▶ _EXERCISE OBJECTIVE_
Show each line of the data below that has the string "between" in it.

▶ _DATA_
# # #
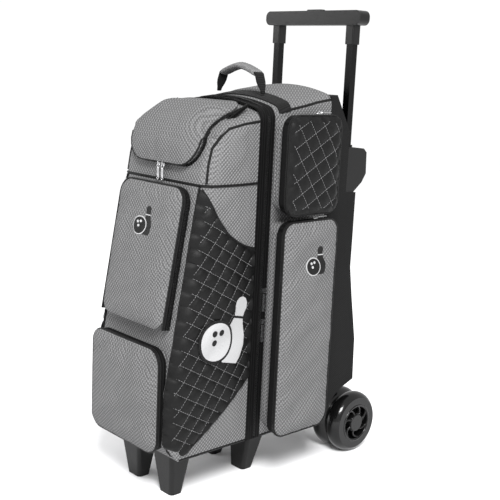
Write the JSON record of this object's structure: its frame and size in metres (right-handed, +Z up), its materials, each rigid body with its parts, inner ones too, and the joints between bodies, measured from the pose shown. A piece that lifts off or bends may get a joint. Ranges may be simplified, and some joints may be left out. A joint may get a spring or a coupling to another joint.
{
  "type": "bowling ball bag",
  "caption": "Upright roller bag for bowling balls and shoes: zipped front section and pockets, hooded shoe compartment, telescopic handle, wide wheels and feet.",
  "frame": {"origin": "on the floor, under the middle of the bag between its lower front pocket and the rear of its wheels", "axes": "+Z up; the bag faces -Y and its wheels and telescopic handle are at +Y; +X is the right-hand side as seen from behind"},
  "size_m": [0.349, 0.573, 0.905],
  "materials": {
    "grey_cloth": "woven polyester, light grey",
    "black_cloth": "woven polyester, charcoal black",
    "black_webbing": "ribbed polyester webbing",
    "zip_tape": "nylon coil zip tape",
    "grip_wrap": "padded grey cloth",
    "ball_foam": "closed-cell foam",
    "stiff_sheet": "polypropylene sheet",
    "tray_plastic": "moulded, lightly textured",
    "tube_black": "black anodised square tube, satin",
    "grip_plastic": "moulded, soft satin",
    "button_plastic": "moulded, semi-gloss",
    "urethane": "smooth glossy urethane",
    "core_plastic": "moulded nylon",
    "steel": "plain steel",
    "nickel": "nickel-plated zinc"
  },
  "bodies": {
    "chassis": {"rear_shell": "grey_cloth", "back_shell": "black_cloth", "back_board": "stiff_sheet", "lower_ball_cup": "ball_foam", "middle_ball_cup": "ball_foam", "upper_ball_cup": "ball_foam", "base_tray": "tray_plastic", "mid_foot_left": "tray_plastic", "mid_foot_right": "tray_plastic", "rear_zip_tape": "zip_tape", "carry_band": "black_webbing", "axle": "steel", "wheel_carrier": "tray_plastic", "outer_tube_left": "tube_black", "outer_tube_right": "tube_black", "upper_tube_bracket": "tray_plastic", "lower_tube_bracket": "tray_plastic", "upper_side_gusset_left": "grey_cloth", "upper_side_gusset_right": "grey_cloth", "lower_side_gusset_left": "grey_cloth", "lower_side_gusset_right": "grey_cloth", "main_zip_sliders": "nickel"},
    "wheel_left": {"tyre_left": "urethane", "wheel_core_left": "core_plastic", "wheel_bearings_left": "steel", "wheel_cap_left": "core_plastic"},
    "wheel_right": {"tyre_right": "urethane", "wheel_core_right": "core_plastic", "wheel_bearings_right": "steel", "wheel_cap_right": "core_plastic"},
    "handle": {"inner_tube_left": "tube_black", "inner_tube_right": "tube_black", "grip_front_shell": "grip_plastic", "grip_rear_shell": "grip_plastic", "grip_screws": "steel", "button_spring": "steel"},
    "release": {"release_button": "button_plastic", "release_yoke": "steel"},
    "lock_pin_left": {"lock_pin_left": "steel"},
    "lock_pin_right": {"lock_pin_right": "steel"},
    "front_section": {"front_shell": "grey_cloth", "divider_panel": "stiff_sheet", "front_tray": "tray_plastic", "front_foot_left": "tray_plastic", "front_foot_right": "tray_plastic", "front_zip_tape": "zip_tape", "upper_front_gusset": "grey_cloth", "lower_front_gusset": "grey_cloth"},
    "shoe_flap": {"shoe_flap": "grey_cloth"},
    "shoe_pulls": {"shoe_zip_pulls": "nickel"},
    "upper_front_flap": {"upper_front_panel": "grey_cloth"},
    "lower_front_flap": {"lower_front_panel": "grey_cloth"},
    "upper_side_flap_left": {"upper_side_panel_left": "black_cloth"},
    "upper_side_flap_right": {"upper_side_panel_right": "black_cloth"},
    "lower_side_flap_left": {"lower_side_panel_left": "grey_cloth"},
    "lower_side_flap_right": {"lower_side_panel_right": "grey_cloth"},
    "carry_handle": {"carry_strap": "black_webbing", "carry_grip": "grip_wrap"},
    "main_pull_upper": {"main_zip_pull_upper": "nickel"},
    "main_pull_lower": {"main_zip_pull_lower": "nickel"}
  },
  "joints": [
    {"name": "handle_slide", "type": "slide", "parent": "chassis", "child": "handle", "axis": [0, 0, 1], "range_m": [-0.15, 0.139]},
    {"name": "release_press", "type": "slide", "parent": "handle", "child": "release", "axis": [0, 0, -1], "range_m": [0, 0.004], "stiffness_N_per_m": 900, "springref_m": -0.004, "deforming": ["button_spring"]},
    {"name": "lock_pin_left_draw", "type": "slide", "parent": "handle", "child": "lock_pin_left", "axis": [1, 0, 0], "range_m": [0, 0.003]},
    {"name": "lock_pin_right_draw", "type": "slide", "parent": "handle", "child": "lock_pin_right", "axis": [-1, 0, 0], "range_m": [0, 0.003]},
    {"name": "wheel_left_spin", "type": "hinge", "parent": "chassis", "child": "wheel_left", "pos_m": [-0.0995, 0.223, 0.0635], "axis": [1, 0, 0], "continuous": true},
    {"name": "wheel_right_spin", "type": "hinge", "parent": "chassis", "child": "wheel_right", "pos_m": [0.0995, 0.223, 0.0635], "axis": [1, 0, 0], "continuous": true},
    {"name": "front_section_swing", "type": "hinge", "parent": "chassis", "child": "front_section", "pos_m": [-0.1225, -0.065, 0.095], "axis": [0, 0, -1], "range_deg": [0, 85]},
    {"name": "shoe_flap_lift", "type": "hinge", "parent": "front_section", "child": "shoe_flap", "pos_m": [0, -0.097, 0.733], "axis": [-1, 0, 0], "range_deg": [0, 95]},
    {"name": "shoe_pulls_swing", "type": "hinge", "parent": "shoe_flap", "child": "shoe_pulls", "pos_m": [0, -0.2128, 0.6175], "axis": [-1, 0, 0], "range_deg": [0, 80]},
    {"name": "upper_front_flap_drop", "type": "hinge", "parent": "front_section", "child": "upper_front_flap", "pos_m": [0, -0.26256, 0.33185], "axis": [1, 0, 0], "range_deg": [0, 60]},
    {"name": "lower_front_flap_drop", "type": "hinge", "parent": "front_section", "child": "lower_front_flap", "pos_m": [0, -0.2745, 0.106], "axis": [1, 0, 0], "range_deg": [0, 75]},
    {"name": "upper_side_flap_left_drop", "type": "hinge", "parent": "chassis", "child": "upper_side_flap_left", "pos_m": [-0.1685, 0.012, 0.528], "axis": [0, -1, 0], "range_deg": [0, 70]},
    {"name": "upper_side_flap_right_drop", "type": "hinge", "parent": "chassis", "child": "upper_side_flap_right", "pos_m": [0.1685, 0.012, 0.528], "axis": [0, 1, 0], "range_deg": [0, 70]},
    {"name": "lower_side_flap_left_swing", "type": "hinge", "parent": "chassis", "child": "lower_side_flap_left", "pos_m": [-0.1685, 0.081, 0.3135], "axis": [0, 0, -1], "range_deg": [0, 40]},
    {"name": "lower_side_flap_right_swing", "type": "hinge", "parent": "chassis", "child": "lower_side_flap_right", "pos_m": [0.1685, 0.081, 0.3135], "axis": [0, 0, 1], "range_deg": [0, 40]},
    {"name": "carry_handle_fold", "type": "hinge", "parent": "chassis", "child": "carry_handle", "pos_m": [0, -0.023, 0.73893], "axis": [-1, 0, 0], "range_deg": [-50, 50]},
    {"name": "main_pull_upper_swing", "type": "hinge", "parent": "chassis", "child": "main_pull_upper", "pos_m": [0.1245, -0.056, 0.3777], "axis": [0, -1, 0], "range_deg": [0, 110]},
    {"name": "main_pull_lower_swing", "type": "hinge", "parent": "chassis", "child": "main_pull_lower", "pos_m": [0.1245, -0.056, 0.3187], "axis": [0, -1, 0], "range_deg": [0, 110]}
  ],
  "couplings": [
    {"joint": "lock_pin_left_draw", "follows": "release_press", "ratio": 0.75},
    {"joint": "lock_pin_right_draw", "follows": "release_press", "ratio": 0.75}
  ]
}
# # #
▶ _WRITTEN REPLY_
Write the JSON record of this object's structure: its frame and size in metres (right-handed, +Z up), its materials, each rigid body with its parts, inner ones too, and the joints between bodies, measured from the pose shown. A piece that lifts off or bends may get a joint. Ranges may be simplified, and some joints may be left out. A joint may get a spring or a coupling to another joint.
  "frame": {"origin": "on the floor, under the middle of the bag between its lower front pocket and the rear of its wheels", "axes": "+Z up; the bag faces -Y and its wheels and telescopic handle are at +Y; +X is the right-hand side as seen from behind"},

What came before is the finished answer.